El Papa Francisco se ha ido, pero su huella no se borra. Su funeral, tan inusual como profundamente simbólico, fue la imagen perfecta de la Iglesia que él soñó y encarnó: una Iglesia abierta, humilde, cercana, donde caben todos, especialmente aquellos a quienes el mundo suele dejar afuera.
Este 25 de abril, no fueron sólo cardenales y autoridades quienes lo despidieron. Junto a su féretro, en la Basílica Papal de Santa María la Mayor, marcharon personas trans, migrantes, personas sin hogar y presos. Cada uno de ellos portaba una rosa blanca. No fue una decisión del protocolo vaticano: fue su último deseo. Porque Francisco, hasta en su muerte, quiso recordar de qué lado estaba —y con quiénes caminó.

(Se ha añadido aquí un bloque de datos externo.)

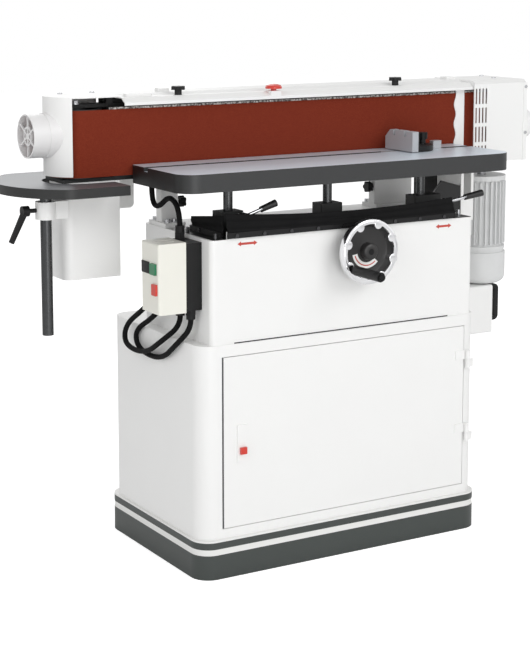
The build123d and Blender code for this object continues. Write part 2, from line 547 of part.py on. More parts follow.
# Right cover: a guard box round the drive drum, open below and towards the belt.
RIGHT_X, RIGHT_Y, RIGHT_LOW = (518, 690), (-37, 140), PLATE_Z[0] - 16
RIGHT_BEND = COVER_TOP - 8
CAP_AT, CAP_R = (30, PLATE_Z[0] + 74), 40
with BuildPart() as right_cover:
    left = COVER_X[1] + SOFT
    face = RIGHT_Y[0] + SHEET
    sheet(side(left), [(face, RIGHT_BEND), (RIGHT_Y[0] + 13, COVER_TOP), (RIGHT_Y[1], COVER_TOP),
                       (RIGHT_Y[1], RIGHT_LOW), (face, RIGHT_LOW)], RIGHT_X[1] - left)
    sheet(side(left - 1), [(face - 1, RIGHT_LOW - 1), (face - 1, RIGHT_BEND - 3),
                           (RIGHT_Y[0] + 14, COVER_TOP - SHEET), (RIGHT_Y[1] - SHEET, COVER_TOP - SHEET),
                           (RIGHT_Y[1] - SHEET, RIGHT_LOW - 1)], RIGHT_X[1] - left + 1 - SHEET, Mode.SUBTRACT)
    disc(side(RIGHT_X[1] - SHEET), [CAP_AT], CAP_R - 6, SHEET, mode=Mode.SUBTRACT)

# Its front plate: four columns of tall vents, and a flange down the right edge.
VENT_X, VENT_PITCH, VENT_ROW = 525, 10.6, 49
with BuildPart() as vent_plate:
    slab(front(RIGHT_Y[0] + SHEET), RIGHT_X, (RIGHT_LOW, RIGHT_BEND), SHEET)
    slab(front(RIGHT_Y[0]), (RIGHT_X[1] - 12, RIGHT_X[1]), (RIGHT_LOW, RIGHT_BEND), 2)
    with BuildSketch(front(RIGHT_Y[0] + SHEET)) as vents:
        with Locations((VENT_X + 1.5 * VENT_PITCH, RIGHT_BEND - 105)):
            with GridLocations(VENT_PITCH, VENT_ROW, 4, 4):
                RectangleRounded(5, VENT_ROW - 9, 2)
    extrude(vents.sketch, amount=SHEET, mode=Mode.SUBTRACT)

with BuildPart() as right_cap:
    disc(side(RIGHT_X[1]), [CAP_AT], CAP_R, 45)
    disc(side(RIGHT_X[1]), [CAP_AT], CAP_R - 4, 42, mode=Mode.SUBTRACT)
save("right_cover", right_cover, vent_plate, right_cap)

with BuildPart() as cover_screws:
    disc(front(RIGHT_Y[0] - 2), [(RIGHT_X[1] - 6, z) for z in (RIGHT_BEND - 131, RIGHT_BEND - 11)], 4, 3)
    disc(top(COVER_TOP), [(634, 33), (-571, 105), (-490, 105), (660, 118)], 6, 3.5)

# Scalloped strip over the belt's right end: its left edge is a gentle wave.
WAVE_PITCH, WAVE_DEPTH, WAVE_TOP = 50.8, 3, LIP_LOW + 5
with BuildPart() as scalloped_guard:
    waves = [(474 - WAVE_DEPTH * cos(2 * pi * (z - BELT_Z[0] - 22.6) / WAVE_PITCH), z)
             for z in [PLATE_Z[1] + n * (WAVE_TOP - PLATE_Z[1]) / 14 for n in range(15)]]
    with BuildSketch(front(-12.5)) as strip:
        with BuildLine():
            Spline(*waves)
            Polyline(waves[-1], (503, WAVE_TOP), (503, PLATE_Z[1]), waves[0])
        make_face()
    extrude(strip.sketch, amount=2)
    slab(top(LIP_LOW), (478, 503), (LIP_Y + SHEET, -13), 3)
save("scalloped_guard", scalloped_guard)

# Fittings on the top cover.
KNOB_AT = ((-315, -5 + 12), (301, -5 + 12))
for x, name in ((KNOB_AT[0], "star_knob_left"), (KNOB_AT[1], "star_knob_right")):
    with BuildPart() as star_knob:
        disc(top(COVER_STEP), [x], 8, 6)
        knob(top(COVER_STEP + 6), x, 18, 14, 6)
    save(name, star_knob)

with BuildPart() as estop_base:
    sheet(side(ESTOP_AT[0] - 14), [(LIP_Y, COVER_STEP - 10), (LIP_Y, COVER_STEP + 2), (-4, COVER_STEP + 2),
                                   (-4, COVER_STEP), (LIP_Y + 17, COVER_STEP)], 28)
    disc(top(COVER_STEP - 14), [ESTOP_AT], 7 + RUN, 20, mode=Mode.SUBTRACT)

with BuildPart() as estop_button:
    with BuildSketch(front(ESTOP_AT[1])) as cap:
        with BuildLine():
            x, z = ESTOP_AT[0], COVER_STEP + 7
            Polyline((x, z + 11), (x, z - 9), (x + 7, z - 9), (x + 7, z), (x + 20, z), (x + 20, z + 4),
                     (x + 17.5, z + 8), (x + 11, z + 10.4), (x, z + 11))
        make_face()
    revolve(cap.sketch, axis=Axis((*ESTOP_AT, 0), (0, 0, 1)))
save("estop_button", estop_button)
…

Desde que asumió el papado en 2013, Jorge Mario Bergoglio rompió moldes. Eligió el nombre de Francisco para que nunca se olvidara de los pobres. Rechazó vivir en el Palacio Apostólico. Lavó los pies de reclusos y mujeres trans en Jueves Santo. Habló de misericordia más que de normas. Abrió puertas. Escuchó. Y sobre todo, dio voz a quienes no la tenían.

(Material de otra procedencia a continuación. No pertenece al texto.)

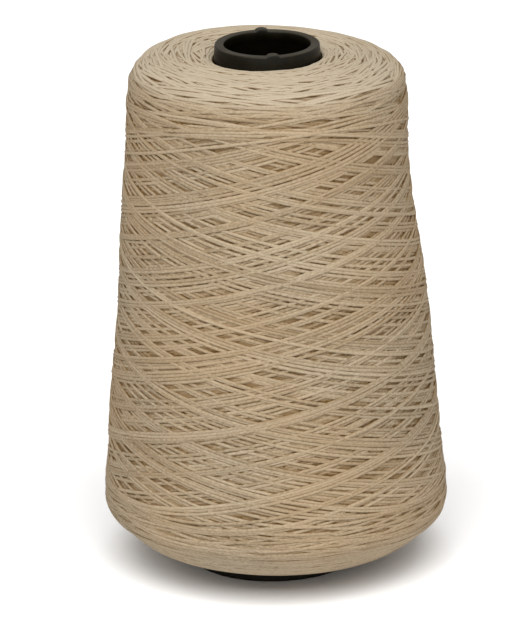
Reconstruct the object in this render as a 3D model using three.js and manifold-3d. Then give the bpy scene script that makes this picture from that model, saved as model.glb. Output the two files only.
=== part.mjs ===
// A cone of binding thread: natural cotton twine cross-wound on a hollow, tapered plastic core.
// Millimetres, +Z up. The origin is on the core's axis, on the plane that its foot stands on.

import * as THREE from 'three';
import { mergeVertices } from 'three/addons/utils/BufferGeometryUtils.js';
import Module from 'manifold-3d';

const wasm = await Module();
wasm.setup();

// Driving dimensions of the core
const CORE_LENGTH = 170;
const NOSE_RADIUS = 16.5;
const CORE_TAPER = THREE.MathUtils.degToRad(3.5);
const CORE_WALL = 2.1;
const NOSE_LIP = { innerRadius: 13.6, depth: 2.6, undercut: 0.8 };
const NOSE_CHAMFER = 0.3;
const FOOT_EDGE = 0.7;
const CORE_FACETS = 72;

// Two moulding stubs left on the nose face, opposite each other
const STUB = { halfLength: 1.8, halfWidth: 1.15, height: 0.75, angle: THREE.MathUtils.degToRad(96.5) };

// The winding: its gap to the core, the rows of its outline, and the relief of its main turns
const CORE_GAP = 0.47;
const WINDING_FACETS = 60;
const OUTLINE_STEPS = 96;

// Rows from the foot, up the side and over the shoulder, to the collar. shift is how far a row leans to +X, and dip
// is how much lower it lies on its +X side than in the middle.
const WINDING_ROWS = [
  { z: 3.8, radius: null, shift: 0.0, dip: 1.2 },
  { z: 5.9, radius: 35.3, shift: 0.4, dip: 1.2 },
  { z: 7.8, radius: 41.6, shift: 0.5, dip: 0.7 },
  { z: 10.8, radius: 46.6, shift: 0.9, dip: 0.4 },
  { z: 14.4, radius: 50.8, shift: 1.3, dip: 0.4 },
  { z: 18.7, radius: 54.2, shift: 1.1, dip: 0.3 },
  { z: 25.0, radius: 54.5, shift: 1.0, dip: 0.2 },
  { z: 34.0, radius: 53.6, shift: 0.9, dip: 0.1 },
  { z: 46.0, radius: 52.7, shift: 0.7, dip: 0.1 },
  { z: 62.0, radius: 51.4, shift: 0.7, dip: 0.0 },
  { z: 78.0, radius: 49.9, shift: 0.9, dip: 0.0 },
  { z: 94.0, radius: 48.5, shift: 0.6, dip: 0.0 },
  { z: 108.0, radius: 47.1, shift: -0.1, dip: 0.0 },
  { z: 122.0, radius: 45.7, shift: -0.6, dip: 0.0 },
  { z: 134.0, radius: 44.6, shift: -0.6, dip: 0.0 },
  { z: 146.0, radius: 44.3, shift: -0.3, dip: 0.0 },
  { z: 156.5, radius: 43.6, shift: -0.2, dip: 0.0 },
  { z: 161.2, radius: 42.6, shift: -0.2, dip: 0.1 },
  { z: 164.0, radius: 39.5, shift: -0.5, dip: 0.5 },
  { z: 165.6, radius: 35.9, shift: -0.7, dip: 0.9 },
  { z: 166.8, radius: 31.5, shift: -0.6, dip: 0.8 },
  { z: 167.2, radius: 26.0, shift: -0.4, dip: 0.5 },
  { z: 166.8, radius: 21.0, shift: -0.2, dip: 0.0 },
  { z: 166.0, radius: null, shift: 0.0, dip: -0.4 },
];

// Ribbons of turns cross at the angle that this lead gives. The troughs between them lie this deep.
const RIBBONS = 7;
const LEAD = 80;
const TROUGH_DEPTH = 0.9;
const RIBBON_WANDER = 0.12;
const CALM_END = 14;

function coreRadius(z) {
  return NOSE_RADIUS + (CORE_LENGTH - z) * Math.tan(CORE_TAPER);
}

// A closed mesh as a solid for joining, and back again
function toSolid(geometry) {
  const bare = geometry.clone();
  bare.deleteAttribute('normal');
  bare.deleteAttribute('uv');
  const merged = mergeVertices(bare, 1e-4);
  const vertProperties = new Float32Array(merged.attributes.position.array);
  const triVerts = new Uint32Array(merged.index.array);
  return new wasm.Manifold(new wasm.Mesh({ numProp: 3, vertProperties, triVerts }));
}

function toGeometry(solid) {
  const { vertProperties, triVerts } = solid.getMesh();
  const geometry = new THREE.BufferGeometry();
  geometry.setAttribute('position', new THREE.BufferAttribute(vertProperties, 3));
  geometry.setIndex(new THREE.BufferAttribute(triVerts, 1));
  geometry.computeVertexNormals();
  return geometry;
}

// A closed profile of (radius, height) points turned about +Z
function turned(profile, facets) {
  const geometry = new THREE.LatheGeometry(profile, facets);
  geometry.rotateX(Math.PI / 2);
  return geometry;
}

function coreTube() {
  const underLip = CORE_LENGTH - NOSE_LIP.depth;
  const boreAt = (z) => coreRadius(z) - CORE_WALL;
  const profile = new THREE.Path();
  profile.moveTo(boreAt(0), 0);
  profile.lineTo(coreRadius(0) - FOOT_EDGE, 0);
  profile.absarc(coreRadius(0) - FOOT_EDGE, FOOT_EDGE, FOOT_EDGE, -Math.PI / 2, 0, false);
  profile.lineTo(coreRadius(CORE_LENGTH - NOSE_CHAMFER), CORE_LENGTH - NOSE_CHAMFER);
  profile.lineTo(NOSE_RADIUS - NOSE_CHAMFER, CORE_LENGTH);
  profile.lineTo(NOSE_LIP.innerRadius, CORE_LENGTH);
  profile.lineTo(NOSE_LIP.innerRadius, underLip);
  profile.lineTo(boreAt(underLip), underLip - NOSE_LIP.undercut);
  profile.closePath();
  return turned(profile.getPoints(3), CORE_FACETS);
}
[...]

En un mundo atravesado por el ruido, los muros, la polarización y la indiferencia, él insistió en la ternura, el diálogo, la paz y el perdón. Denunció una economía que mata, una cultura que descarta, una política que no abraza. Y no se quedó en discursos: lo vivió. Por eso, su último gesto —ser acompañado por los excluidos— no es sólo una despedida. Es un mensaje.
El mundo llora a Francisco porque supo ser pastor. Porque mostró que se puede ser firme sin ser duro, claro sin ser hiriente, y profundamente creyente sin dejar de ser profundamente humano. La Iglesia, con él, volvió a parecerse al Evangelio. Y ahora, su partida deja un llamado: no retroceder.
Francisco se fue como vivió: rodeado de los últimos. Pero su legado queda. Y si lo escuchamos, sabremos que su Iglesia —esa Iglesia amplia, humilde, y al servicio de todos— es todavía posible.